▸ **Record set**:
════

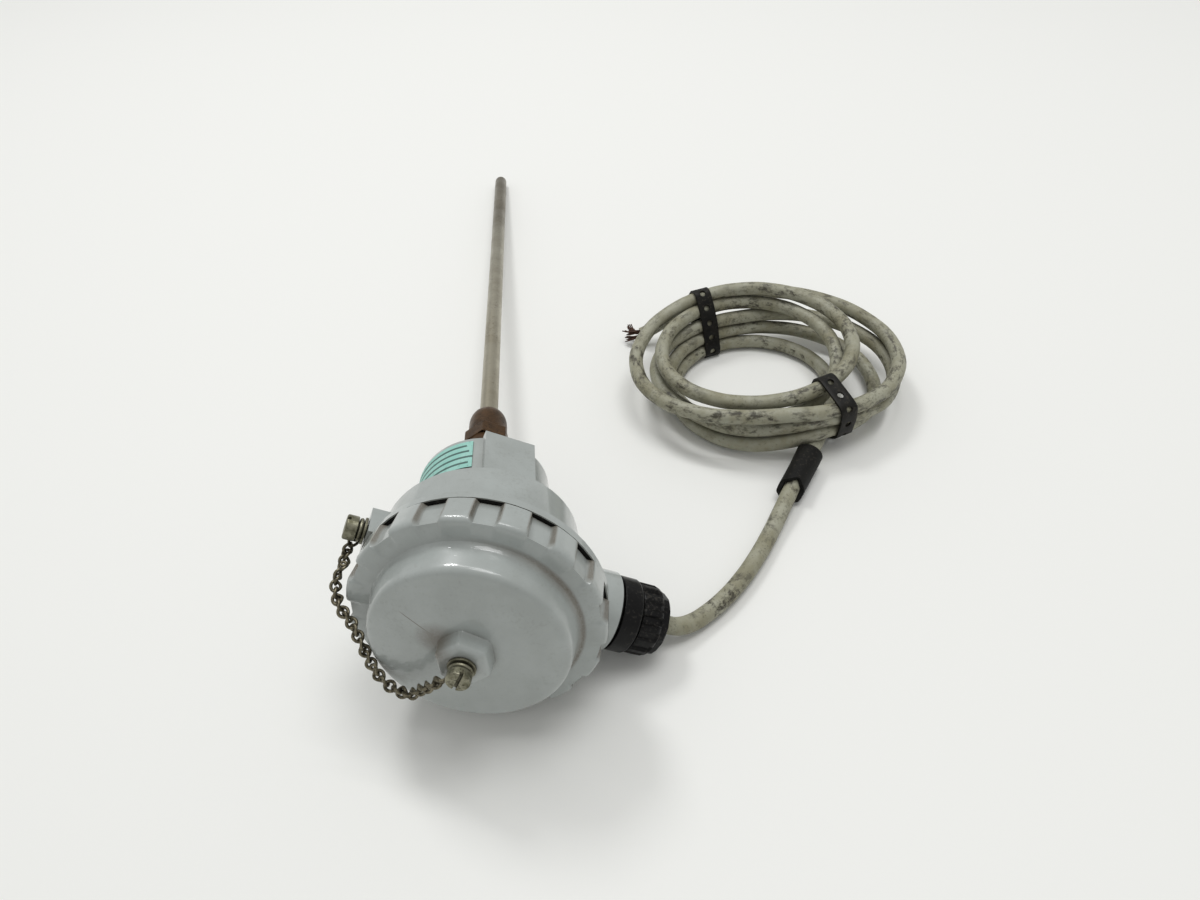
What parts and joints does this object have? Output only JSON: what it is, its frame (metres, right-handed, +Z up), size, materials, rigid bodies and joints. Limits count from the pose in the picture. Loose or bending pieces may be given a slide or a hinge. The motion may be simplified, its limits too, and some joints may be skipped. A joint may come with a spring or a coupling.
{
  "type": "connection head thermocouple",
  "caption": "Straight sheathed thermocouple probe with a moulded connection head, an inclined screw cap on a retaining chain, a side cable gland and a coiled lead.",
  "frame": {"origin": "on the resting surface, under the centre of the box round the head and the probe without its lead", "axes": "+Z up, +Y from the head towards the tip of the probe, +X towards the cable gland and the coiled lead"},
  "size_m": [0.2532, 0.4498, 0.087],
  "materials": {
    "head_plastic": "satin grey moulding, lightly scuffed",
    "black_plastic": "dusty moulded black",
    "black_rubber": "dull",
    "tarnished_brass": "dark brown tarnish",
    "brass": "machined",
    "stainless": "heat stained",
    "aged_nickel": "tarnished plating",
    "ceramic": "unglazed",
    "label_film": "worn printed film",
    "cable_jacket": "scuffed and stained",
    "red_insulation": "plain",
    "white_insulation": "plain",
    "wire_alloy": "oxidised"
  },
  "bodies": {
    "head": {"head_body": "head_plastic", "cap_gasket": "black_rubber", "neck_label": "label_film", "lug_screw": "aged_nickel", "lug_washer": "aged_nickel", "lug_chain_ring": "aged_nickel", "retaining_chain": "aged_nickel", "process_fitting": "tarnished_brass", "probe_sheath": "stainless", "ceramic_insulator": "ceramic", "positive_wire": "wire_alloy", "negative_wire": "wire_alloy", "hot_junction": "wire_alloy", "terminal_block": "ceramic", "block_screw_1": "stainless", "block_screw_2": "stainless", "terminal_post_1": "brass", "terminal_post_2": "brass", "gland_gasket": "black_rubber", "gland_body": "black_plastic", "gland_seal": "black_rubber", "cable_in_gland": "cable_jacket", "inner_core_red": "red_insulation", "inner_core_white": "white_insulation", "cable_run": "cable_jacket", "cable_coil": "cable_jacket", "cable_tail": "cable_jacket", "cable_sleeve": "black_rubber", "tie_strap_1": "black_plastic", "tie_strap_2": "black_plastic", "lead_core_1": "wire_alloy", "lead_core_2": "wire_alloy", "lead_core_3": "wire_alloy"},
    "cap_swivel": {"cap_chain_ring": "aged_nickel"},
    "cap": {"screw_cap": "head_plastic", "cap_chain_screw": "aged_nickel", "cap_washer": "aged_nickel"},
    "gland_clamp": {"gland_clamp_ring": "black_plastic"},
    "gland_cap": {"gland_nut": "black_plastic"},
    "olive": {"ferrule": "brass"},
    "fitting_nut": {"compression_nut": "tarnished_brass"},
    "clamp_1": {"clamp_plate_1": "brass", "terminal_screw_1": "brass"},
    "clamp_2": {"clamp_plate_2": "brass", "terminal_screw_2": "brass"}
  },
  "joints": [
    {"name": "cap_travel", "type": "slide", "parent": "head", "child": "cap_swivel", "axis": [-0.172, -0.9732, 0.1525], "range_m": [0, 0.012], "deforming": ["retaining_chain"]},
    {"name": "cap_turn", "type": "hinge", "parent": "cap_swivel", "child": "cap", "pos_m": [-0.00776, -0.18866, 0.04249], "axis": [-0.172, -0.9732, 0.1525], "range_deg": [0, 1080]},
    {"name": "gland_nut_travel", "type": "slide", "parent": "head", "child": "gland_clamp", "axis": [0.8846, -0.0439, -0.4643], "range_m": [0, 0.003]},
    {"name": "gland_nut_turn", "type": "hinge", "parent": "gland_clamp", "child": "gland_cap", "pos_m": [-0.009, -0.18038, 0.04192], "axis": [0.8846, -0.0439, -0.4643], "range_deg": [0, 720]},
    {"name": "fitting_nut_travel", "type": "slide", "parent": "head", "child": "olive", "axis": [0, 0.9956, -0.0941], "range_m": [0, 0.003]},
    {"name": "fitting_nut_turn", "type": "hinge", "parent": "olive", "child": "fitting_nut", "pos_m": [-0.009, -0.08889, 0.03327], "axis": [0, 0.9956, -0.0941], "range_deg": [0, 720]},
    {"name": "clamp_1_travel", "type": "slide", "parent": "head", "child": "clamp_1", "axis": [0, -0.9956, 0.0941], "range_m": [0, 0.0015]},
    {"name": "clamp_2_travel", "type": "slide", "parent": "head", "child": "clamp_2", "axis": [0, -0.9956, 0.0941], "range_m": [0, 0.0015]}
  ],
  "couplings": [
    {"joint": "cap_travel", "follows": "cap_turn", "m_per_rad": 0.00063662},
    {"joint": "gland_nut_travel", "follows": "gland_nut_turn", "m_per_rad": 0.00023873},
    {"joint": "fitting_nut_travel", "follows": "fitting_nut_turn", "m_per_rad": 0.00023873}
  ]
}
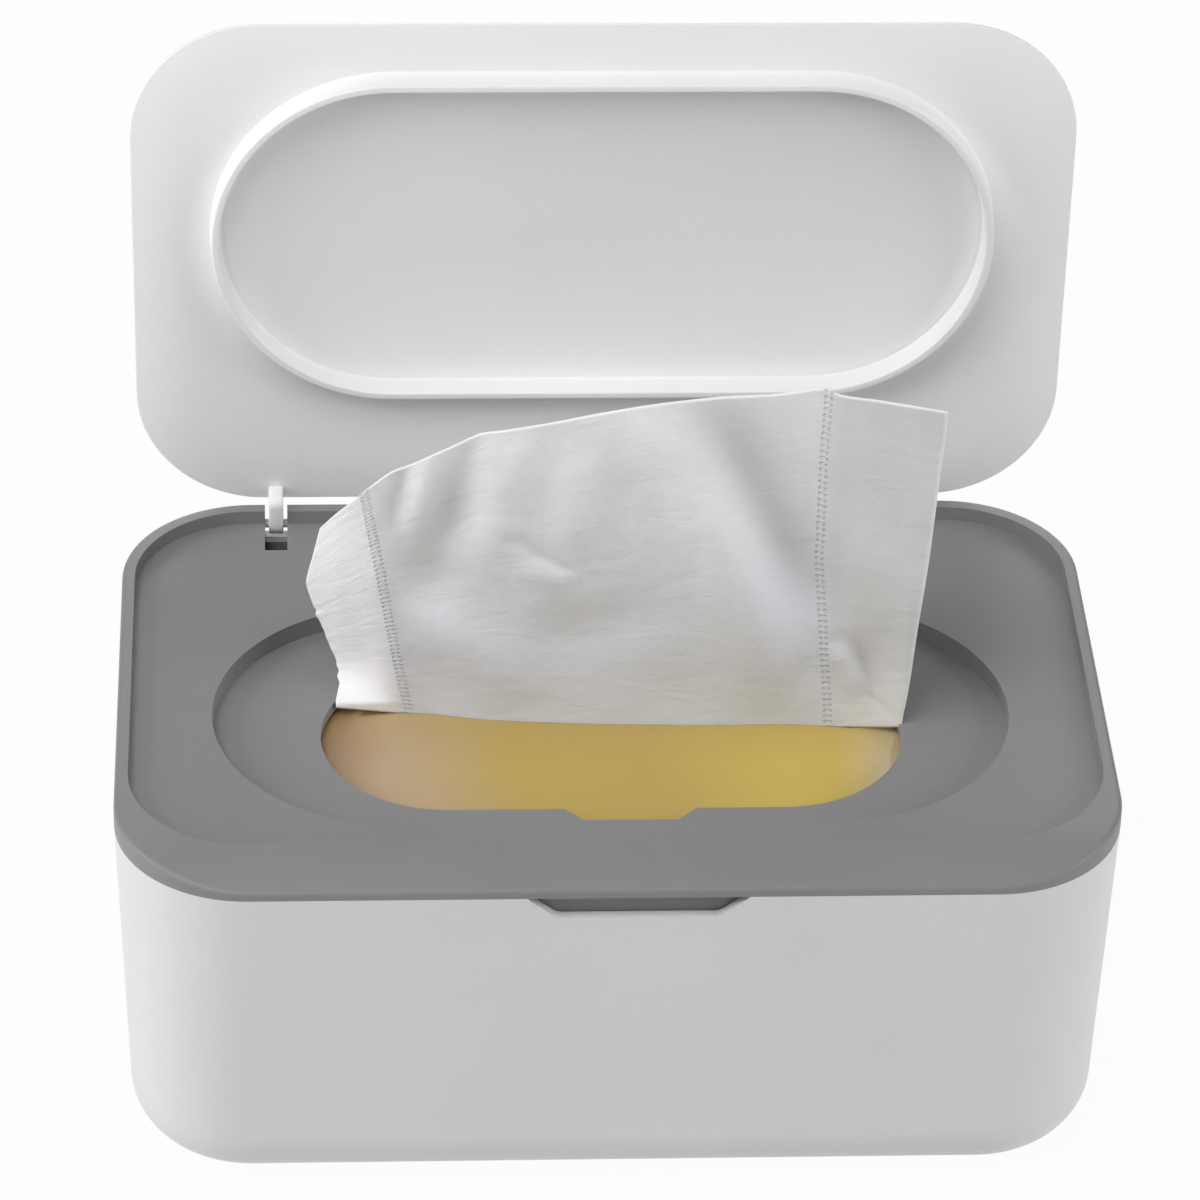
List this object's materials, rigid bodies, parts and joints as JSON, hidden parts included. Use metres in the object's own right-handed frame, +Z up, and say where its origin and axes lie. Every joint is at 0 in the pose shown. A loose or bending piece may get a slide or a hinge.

════

▸ **Requirement**:
Write every record out again, unaltered.

▸ **Reply**:
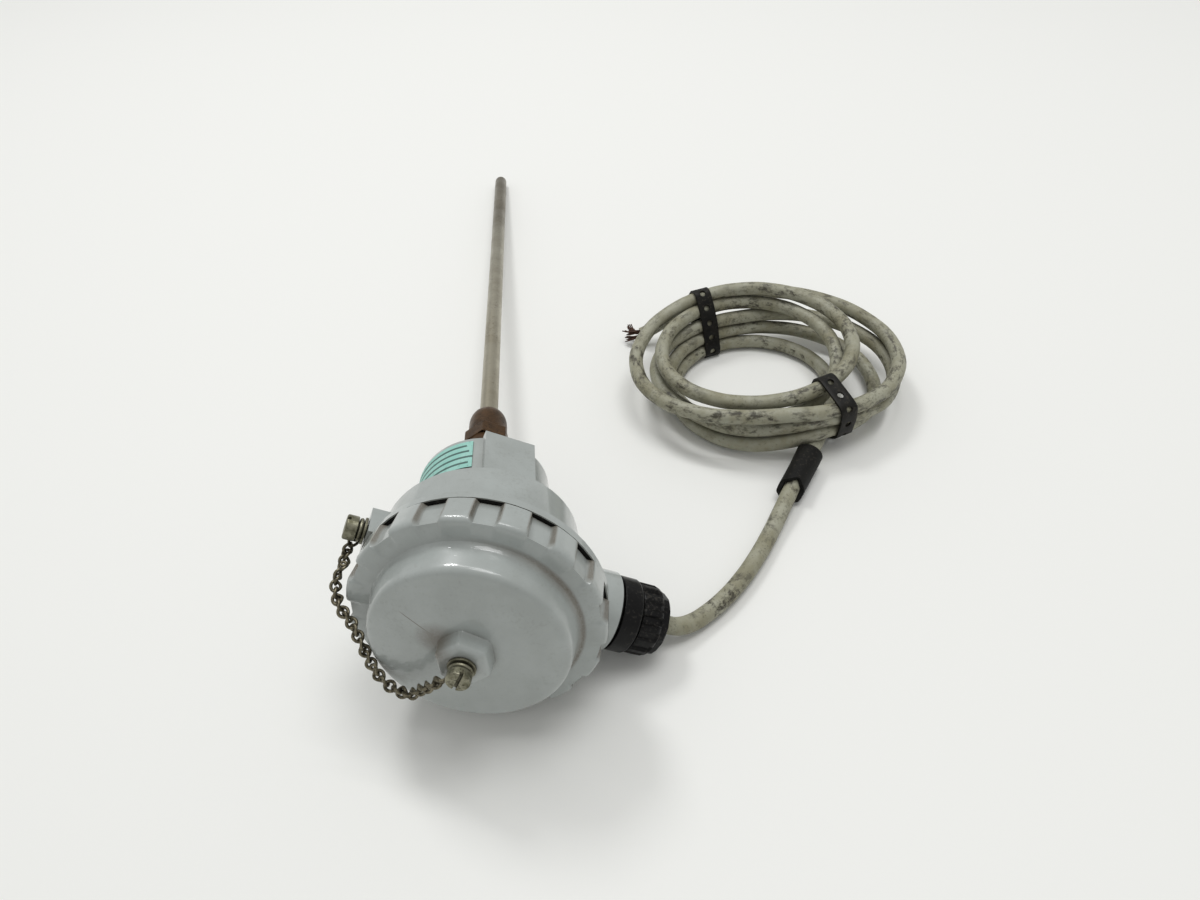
What parts and joints does this object have? Output only JSON: what it is, its frame (metres, right-handed, +Z up), size, materials, rigid bodies and joints. Limits count from the pose in the picture. Loose or bending pieces may be given a slide or a hinge. The motion may be simplified, its limits too, and some joints may be skipped. A joint may come with a spring or a coupling.
{
  "type": "connection head thermocouple",
  "caption": "Straight sheathed thermocouple probe with a moulded connection head, an inclined screw cap on a retaining chain, a side cable gland and a coiled lead.",
  "frame": {"origin": "on the resting surface, under the centre of the box round the head and the probe without its lead", "axes": "+Z up, +Y from the head towards the tip of the probe, +X towards the cable gland and the coiled lead"},
  "size_m": [0.2532, 0.4498, 0.087],
  "materials": {
    "head_plastic": "satin grey moulding, lightly scuffed",
    "black_plastic": "dusty moulded black",
    "black_rubber": "dull",
    "tarnished_brass": "dark brown tarnish",
    "brass": "machined",
    "stainless": "heat stained",
    "aged_nickel": "tarnished plating",
    "ceramic": "unglazed",
    "label_film": "worn printed film",
    "cable_jacket": "scuffed and stained",
    "red_insulation": "plain",
    "white_insulation": "plain",
    "wire_alloy": "oxidised"
  },
  "bodies": {
    "head": {"head_body": "head_plastic", "cap_gasket": "black_rubber", "neck_label": "label_film", "lug_screw": "aged_nickel", "lug_washer": "aged_nickel", "lug_chain_ring": "aged_nickel", "retaining_chain": "aged_nickel", "process_fitting": "tarnished_brass", "probe_sheath": "stainless", "ceramic_insulator": "ceramic", "positive_wire": "wire_alloy", "negative_wire": "wire_alloy", "hot_junction": "wire_alloy", "terminal_block": "ceramic", "block_screw_1": "stainless", "block_screw_2": "stainless", "terminal_post_1": "brass", "terminal_post_2": "brass", "gland_gasket": "black_rubber", "gland_body": "black_plastic", "gland_seal": "black_rubber", "cable_in_gland": "cable_jacket", "inner_core_red": "red_insulation", "inner_core_white": "white_insulation", "cable_run": "cable_jacket", "cable_coil": "cable_jacket", "cable_tail": "cable_jacket", "cable_sleeve": "black_rubber", "tie_strap_1": "black_plastic", "tie_strap_2": "black_plastic", "lead_core_1": "wire_alloy", "lead_core_2": "wire_alloy", "lead_core_3": "wire_alloy"},
    "cap_swivel": {"cap_chain_ring": "aged_nickel"},
    "cap": {"screw_cap": "head_plastic", "cap_chain_screw": "aged_nickel", "cap_washer": "aged_nickel"},
    "gland_clamp": {"gland_clamp_ring": "black_plastic"},
    "gland_cap": {"gland_nut": "black_plastic"},
    "olive": {"ferrule": "brass"},
    "fitting_nut": {"compression_nut": "tarnished_brass"},
    "clamp_1": {"clamp_plate_1": "brass", "terminal_screw_1": "brass"},
    "clamp_2": {"clamp_plate_2": "brass", "terminal_screw_2": "brass"}
  },
  "joints": [
    {"name": "cap_travel", "type": "slide", "parent": "head", "child": "cap_swivel", "axis": [-0.172, -0.9732, 0.1525], "range_m": [0, 0.012], "deforming": ["retaining_chain"]},
    {"name": "cap_turn", "type": "hinge", "parent": "cap_swivel", "child": "cap", "pos_m": [-0.00776, -0.18866, 0.04249], "axis": [-0.172, -0.9732, 0.1525], "range_deg": [0, 1080]},
    {"name": "gland_nut_travel", "type": "slide", "parent": "head", "child": "gland_clamp", "axis": [0.8846, -0.0439, -0.4643], "range_m": [0, 0.003]},
    {"name": "gland_nut_turn", "type": "hinge", "parent": "gland_clamp", "child": "gland_cap", "pos_m": [-0.009, -0.18038, 0.04192], "axis": [0.8846, -0.0439, -0.4643], "range_deg": [0, 720]},
    {"name": "fitting_nut_travel", "type": "slide", "parent": "head", "child": "olive", "axis": [0, 0.9956, -0.0941], "range_m": [0, 0.003]},
    {"name": "fitting_nut_turn", "type": "hinge", "parent": "olive", "child": "fitting_nut", "pos_m": [-0.009, -0.08889, 0.03327], "axis": [0, 0.9956, -0.0941], "range_deg": [0, 720]},
    {"name": "clamp_1_travel", "type": "slide", "parent": "head", "child": "clamp_1", "axis": [0, -0.9956, 0.0941], "range_m": [0, 0.0015]},
    {"name": "clamp_2_travel", "type": "slide", "parent": "head", "child": "clamp_2", "axis": [0, -0.9956, 0.0941], "range_m": [0, 0.0015]}
  ],
  "couplings": [
    {"joint": "cap_travel", "follows": "cap_turn", "m_per_rad": 0.00063662},
    {"joint": "gland_nut_travel", "follows": "gland_nut_turn", "m_per_rad": 0.00023873},
    {"joint": "fitting_nut_travel", "follows": "fitting_nut_turn", "m_per_rad": 0.00023873}
  ]
}
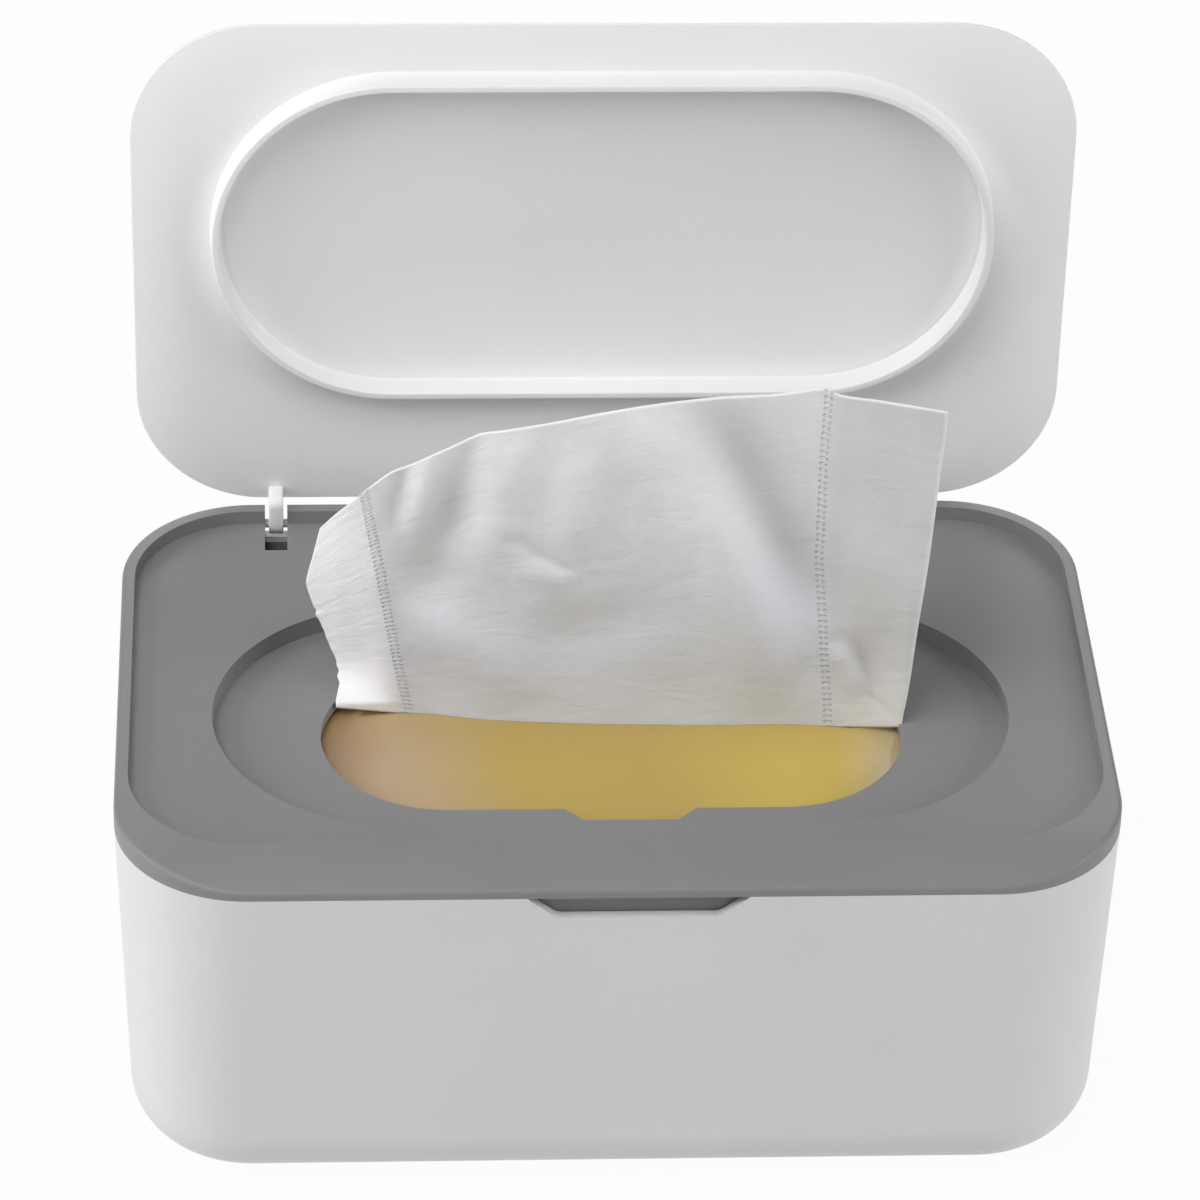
List this object's materials, rigid bodies, parts and joints as JSON, hidden parts included. Use metres in the object's own right-handed frame, +Z up, and say where its origin and axes lie. Every joint is at 0 in the pose shown. A loose or bending piece may get a slide or a hinge.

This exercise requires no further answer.